After the war, Standard Oil (Indiana) again had to reorder its priorities, as wartime contracts were abruptly cancelled. Swearingen, by then the leader of a small group of researchers, became interested in the economics related to crude oil, natural gas, and gasoline. He was invited to present his conclusions to the corporate executive committee in Chicago, and this began a rapid ascent through many layers of management.
He was transferred in 1947 to Tulsa, Oklahoma, to work in Standard Oil (Indiana)’s hydrocarbon exploration and production subsidiary. There he learned about that upstream part of the business by sitting in on the daily exploration strategy meetings without speaking at all but asking his mentors detailed questions afterwards.

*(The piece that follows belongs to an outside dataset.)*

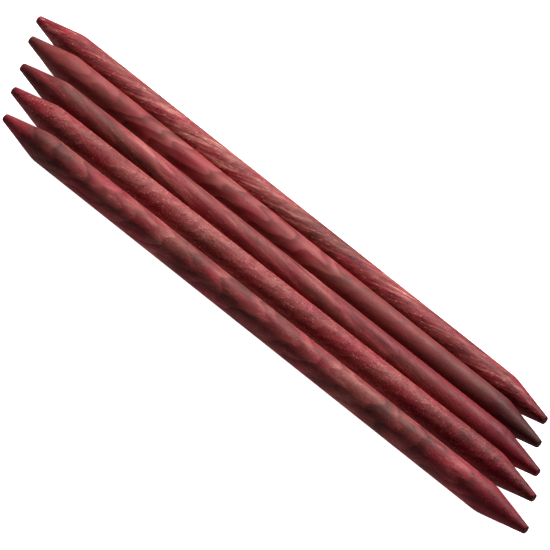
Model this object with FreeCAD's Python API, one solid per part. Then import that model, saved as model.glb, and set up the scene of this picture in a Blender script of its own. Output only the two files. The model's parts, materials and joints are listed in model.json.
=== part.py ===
import FreeCAD, Part

import math
import os

# A set of five straight knitting needles, pointed at both ends, turned from laminated birch.
# They lie side by side on a flat surface. Millimetres. +Z is up and z = 0 is the surface.
# +X runs along the needles, and the origin is under the middle of the whole row.

# One needle
LENGTH = 200.0           # tip to tip
SHAFT_D = 9.0            # the gauge size of the needle
POINT_LENGTH = 15.0      # from the sharp shoulder line to the end face
TIP_D = 2.4              # the blunt end face, before its rim is rounded
SHOULDER_R = 14.0        # eases the shaft into the point
TIP_RIM_R = 0.3          # eases the point into the end face

# How the needles lie, from the back of the row (+Y) to the front (-Y). Each one is a little
# further along +X than the one behind it, and they fan slightly, as loose needles do.
# name: (gap to the needle behind, step along +X from the needle behind, turn about +Z in degrees)
ROW = {
    "needle_1": (0.0, 0.0, -0.50),
    "needle_2": (0.85, 6.0, -0.55),
    "needle_3": (2.35, 8.2, 0.0),
    "needle_4": (1.40, 6.8, 0.35),
    "needle_5": (3.50, 8.0, 0.05),
}

SHAFT_R = SHAFT_D / 2
TIP_R = TIP_D / 2
UP = FreeCAD.Vector(0, 0, 1)


def rounded_corner(before, corner, after, radius):
    """The start, middle and end of the arc of this radius that rounds a corner of an outline."""
    back = (before - corner).normalize()
    on = (after - corner).normalize()
    half_angle = back.getAngle(on) / 2
    reach = radius / math.tan(half_angle)
    start = corner + back * reach
    end = corner + on * reach
    inwards = (back + on).normalize()
    centre = corner + inwards * (radius / math.sin(half_angle))
    middle = centre - inwards * radius
    return start, middle, end


def needle():
    """One needle along X, centred on the origin: a round shaft with a blunt cone at each end."""
    half = LENGTH / 2
    left_axis = FreeCAD.Vector(-half, 0, 0)
    left_rim = FreeCAD.Vector(-half, 0, TIP_R)
    left_shoulder = FreeCAD.Vector(-half + POINT_LENGTH, 0, SHAFT_R)
    right_shoulder = FreeCAD.Vector(half - POINT_LENGTH, 0, SHAFT_R)
    right_rim = FreeCAD.Vector(half, 0, TIP_R)
    right_axis = FreeCAD.Vector(half, 0, 0)
    corners = [
        (left_axis, left_rim, left_shoulder, TIP_RIM_R),
        (left_rim, left_shoulder, right_shoulder, SHOULDER_R),
        (left_shoulder, right_shoulder, right_rim, SHOULDER_R),
        (right_shoulder, right_rim, right_axis, TIP_RIM_R),
    ]
    edges = []
    here = left_axis
    for before, corner, after, radius in corners:
        start, middle, end = rounded_corner(before, corner, after, radius)
        edges.append(Part.LineSegment(here, start).toShape())
        edges.append(Part.Arc(start, middle, end).toShape())
        here = end
    edges.append(Part.LineSegment(here, right_axis).toShape())
    edges.append(Part.LineSegment(right_axis, left_axis).toShape())
    outline = Part.Face(Part.Wire(edges))
    return outline.revolve(FreeCAD.Vector(0, 0, 0), FreeCAD.Vector(1, 0, 0), 360)


def lie_in_row():
    """{name: needle} with each one resting on z = 0, and the row centred on the origin."""
    placed = {}
    along = 0.0
    across = 0.0
    for name, (gap, step, turn) in ROW.items():
        if placed:
            along += step
            across -= SHAFT_D + gap
        solid = needle()
        solid.rotate(FreeCAD.Vector(0, 0, 0), UP, turn)
        solid.translate(FreeCAD.Vector(along, across, SHAFT_R))
        placed[name] = solid
    box = Part.makeCompound(list(placed.values())).optimalBoundingBox(False)
    for solid in placed.values():
        solid.translate(FreeCAD.Vector(-box.Center.x, -box.Center.y, 0))
    return placed


def main():
    os.makedirs("parts", exist_ok=True)
    row = lie_in_row()
    for name, solid in row.items():
        solid.exportStep("parts/" + name + ".step")
        middle = solid.CenterOfMass
        print("%s centre %.3f %.3f %.3f volume %.1f valid %s" % (
            name, middle.x, middle.y, middle.z, solid.Volume, solid.isValid()))
    names = list(row)
    for behind, front in zip(names, names[1:]):
        print("gap %s to %s %.3f" % (behind, front, row[behind].distToShape(row[front])[0]))


main()
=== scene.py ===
import json
import math

import bmesh
import bpy
from mathutils import Matrix, Vector


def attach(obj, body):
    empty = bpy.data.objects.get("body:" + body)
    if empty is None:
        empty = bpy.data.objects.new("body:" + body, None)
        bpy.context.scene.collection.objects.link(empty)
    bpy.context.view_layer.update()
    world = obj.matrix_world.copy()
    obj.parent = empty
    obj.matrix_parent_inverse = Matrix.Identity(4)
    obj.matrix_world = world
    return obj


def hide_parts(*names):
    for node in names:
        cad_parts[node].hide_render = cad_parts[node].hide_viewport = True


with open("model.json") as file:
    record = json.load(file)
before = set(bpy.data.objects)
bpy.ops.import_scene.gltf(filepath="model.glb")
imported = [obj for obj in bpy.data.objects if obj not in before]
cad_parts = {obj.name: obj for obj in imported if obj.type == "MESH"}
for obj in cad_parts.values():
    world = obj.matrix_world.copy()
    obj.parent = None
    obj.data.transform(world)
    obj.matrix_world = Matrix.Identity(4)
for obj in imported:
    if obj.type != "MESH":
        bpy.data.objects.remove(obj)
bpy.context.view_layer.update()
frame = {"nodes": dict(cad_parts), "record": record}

MM = 0.001

# Turned shape of every needle, beside the shaft radius and the length, which the frame gives
POINT_LENGTH = 15.0 * MM
TIP_RADIUS = 1.2 * MM
TIP_RIM_RADIUS = 0.3 * MM
SHOULDER_RADIUS = 14.0 * MM

# Mesh density: rings along each part of half a needle, and corners around it
RIM_RINGS = 5
CONE_RINGS = 12
SHOULDER_RINGS = 16
SHAFT_RINGS = 40
AROUND = 192

# Camera
LOOK_AT = Vector((-0.66, 3.06, 0.0)) * MM
CAMERA_AZIMUTH = 29.9
CAMERA_ELEVATION = 34.1
CAMERA_ROLL = 20.4
CAMERA_DISTANCE = 2.0
CAMERA_LENS = 470.7
SENSOR_WIDTH = 36.0
CLIP_NEAR = 0.05
CLIP_FAR = 100.0

FLOOR_HALF = 20.0
FLOOR_COLOUR = (0.9, 0.9, 0.9, 1)
FLOOR_ROUGHNESS = 0.9
FLOOR_GLOW = 0.9

# Light on the needles: a soft key from behind and above, little from the room, and the floor's
# bounce from below
KEY_AZIMUTH = 205.0
KEY_ELEVATION = 62.5
KEY_DISTANCE = 1.6
KEY_SIZE = 0.75
KEY_POWER = 28.0
ROOM_LIGHT = (0.03, 0.03, 0.03, 1)
FLOOR_BOUNCE = (0.40, 0.36, 0.37, 1)
HORIZON = (0.46, 0.54)   # the bounce ends and the room begins, with 0 straight down and 1 straight up


# ---------------------------------------------------------------- stage

def direction(azimuth, elevation):
    """Unit vector towards a place at this azimuth (0 is -Y, 90 is +X) and elevation, in degrees."""
    a = math.radians(azimuth)
    e = math.radians(elevation)
    return Vector((math.sin(a) * math.cos(e), -math.cos(a) * math.cos(e), math.sin(e)))


def add_camera():
    """A long lens, rolled so that the row runs down to the right."""
    data = bpy.data.cameras.new("camera")
    data.lens = CAMERA_LENS
    data.sensor_width = SENSOR_WIDTH
    data.clip_start = CLIP_NEAR
    data.clip_end = CLIP_FAR
    camera = bpy.data.objects.new("camera", data)
    bpy.context.scene.collection.objects.link(camera)
    towards = direction(CAMERA_AZIMUTH, CAMERA_ELEVATION)
    turn = towards.to_track_quat("Z", "Y").to_matrix().to_4x4()
    roll = Matrix.Rotation(math.radians(CAMERA_ROLL), 4, "Z")
    camera.matrix_world = Matrix.Translation(LOOK_AT + towards * CAMERA_DISTANCE) @ turn @ roll
    bpy.context.scene.camera = camera


def add_floor():
    """A white floor. It glows, so that it stays white in shade, and lights nothing itself."""
    size = FLOOR_HALF
    mesh = bpy.data.meshes.new("floor")
    corners = [(-size, -size, 0), (size, -size, 0), (size, size, 0), (-size, size, 0)]
    mesh.from_pydata(corners, [], [(0, 1, 2, 3)])
    floor = bpy.data.objects.new("floor", mesh)
    bpy.context.scene.collection.objects.link(floor)
    material = bpy.data.materials.new("floor")
    material.use_nodes = True
    shader = material.node_tree.nodes["Principled BSDF"]
    shader.inputs["Base Color"].default_value = FLOOR_COLOUR
    shader.inputs["Roughness"].default_value = FLOOR_ROUGHNESS
    shader.inputs["Specular IOR Level"].default_value = 0.0
    shader.inputs["Emission Color"].default_value = (1, 1, 1, 1)
    shader.inputs["Emission Strength"].default_value = FLOOR_GLOW
    mesh.materials.append(material)
    floor.visible_diffuse = False
    floor.visible_glossy = False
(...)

By 1950 he had learned enough that he was named division manager in Oklahoma City, with 1100 employees, at age 31. And by 1951 he was transferred back to Chicago as Standard Oil (Indiana)’s general manager of production.
In 1951, Standard Oil (Indiana) was like a large dysfunctional family with a faction-riven management structure and an incoherent corporate strategy. It had lost its momentum due to ethical lapses at the time of the Teapot Dome scandal of the 1920s and had subsequently pursued a cautious strategy focused on domestic production. Throughout the 1950s, as Swearingen rose rapidly through the ranks of management, these issues were never fully resolved.
When he became CEO in 1960 at age 42, Standard Oil (Indiana)’s net earnings were about $150 million per year. When he retired on his 65th birthday in 1983, this figure was $1800 million (an average increase of about 20% per year), ranking fifth in the Fortune 500. This growth was primarily accomplished through a major expansion of hydrocarbon exploration and production efforts outside the United States in most of the petroliferous basins around the world, especially in Iran, Egypt, and Trinidad. In 1985 Standard Oil (Indiana) evolved its corporate branding to become Amoco Corporation.
He was a member of the National Business Hall of Fame, the American Institute of Mining, Metallurgical, and Petroleum Engineers, and (as fellow) of the American Institute of Chemical Engineers. The National Academy of Engineering recognized the accomplishments of a chemical engineer turned corporate executive, electing Swearingen to membership in 1969. As Amoco grew, he personally became more visible in Washington and on television as a spokesman for the entire American petroleum industry, particularly as chairman of the National Petroleum Council (1974–75) and of the American Petroleum Institute (1978–79).
But despite these accomplishments in leading the growth of a massive, technologically intensive corporation, he failed at retirement. In 1984 he was recalled from fishing trout in Wyoming by the Federal Deposit Insurance Corporation to Washington to rescue Continental Illinois Bank, which had gotten itself into deep financial trouble through unwise loans. Despite having no special expertise in banking, Swearingen was able, as chairman and CEO, to stabilize the bank, create an appropriate management structure, and recruit a new cadre of bank executives to carry on following his second retirement in 1987.
The John E. Swearingen Engineering Center at the University of South Carolina (1987) is one of the largest engineering facilities in the American southeast. His personal and professional memoir, Think Ahead, was published by the University of South Carolina Press in 2004.
At his death, he was survived by his wife, Bonnie Bolding Swearingen (who passed away on August 2, 2020); two daughters from a previous marriage; seven grandchildren; and four great-grandchildren.